Inside the main rugs aisle, fashion is the focus as are natural fibers - wool, mostly, as well as some jute and cotton and blends.
The assortment largely falls under Target's private label "Home" brand and the products are mostly made in India and sourced directly by the retailer.
On one side, the first four feet feature both rolled 4-by-6 and 5-by-7 hooked wool pieces on racks as well as smaller versions stocked neatly in underneath shelving.
Prices range from $179.99 through $29.99 for the area to accent sizes. Runners, which are displayed adjacently - and in similarly rolled packaging - and come in five styles that match the area rug patterns. The average price point is $89.99 for a 25-by-84.
Another four feet later, there is another assortment of more hooked wool styles in area and accent sizes.
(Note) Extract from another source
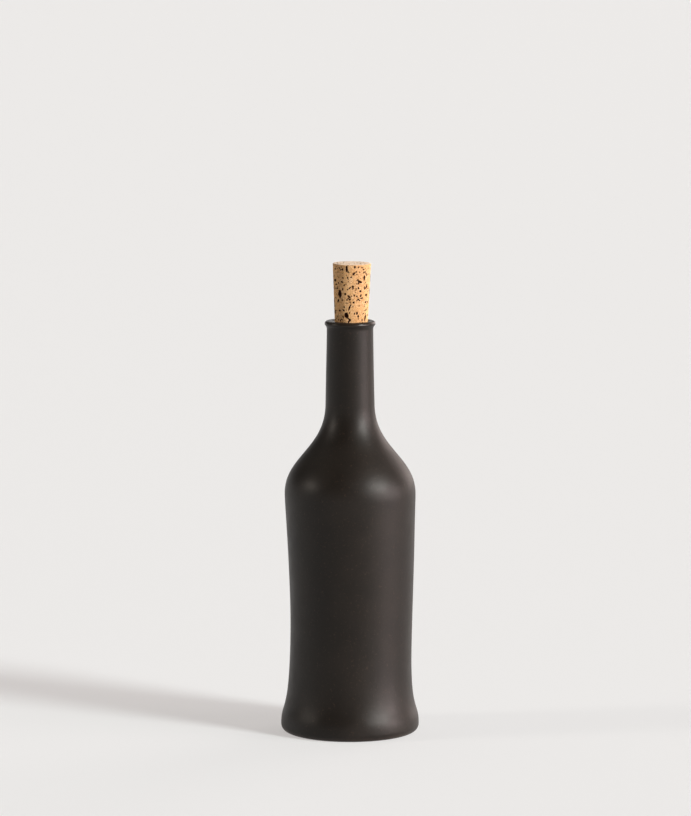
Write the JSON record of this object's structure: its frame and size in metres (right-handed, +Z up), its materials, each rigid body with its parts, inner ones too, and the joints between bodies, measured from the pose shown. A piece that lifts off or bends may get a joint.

Here, the highest and lowest price points are $199.99 and $24.99, respectively.
Braided and tufted wool styles are found four feet down, and the last four feet of this side of the aisle carries the largest-sized rugs - 7-by-10s, which come is shag, synthetic, polypropylene and other fibers and constructions - many of them made by Mohawk Home.
Mohawk Home wares make up the first four feet of the facing side of the aisle, with six styles of olefin, U.S.A.-manufactured shag style. Available in regular, chunky, and eyelash construction looks, the rugs are priced to retail for $99.99 to $109.99 for 5-by-7 sizes. Accents are tagged at $29.99 and $34.99.
The rest of this side of the aisle gives further focus to natural fiber and blended constructions sourced directly by Target. There are four feet of runners in about six styles, then four feet of chenille-like area rug sizes and some matching accent rugs, and then finally four more feet for 60-by-80 varieties available in seven styles - some of them olefin.
Synthetic rugs at more promotional price points get their stage in one aisle over, where bright novelty shags made in the United States of nylon are displayed alongside some basic solid-colored polyester shags and some Mohawk Home-branded non-skid rug pads.
But here, accent rugs dominate, occupying about half of this side of the aisle with about 20 skus in a broad range of styles, from $10 looks made of "all undetermined textile byproduct" to $34.99 printed pattern decorative looks for the kitchen.
At Walmart, rugs are largely basic in nature and prices are predictably sharp.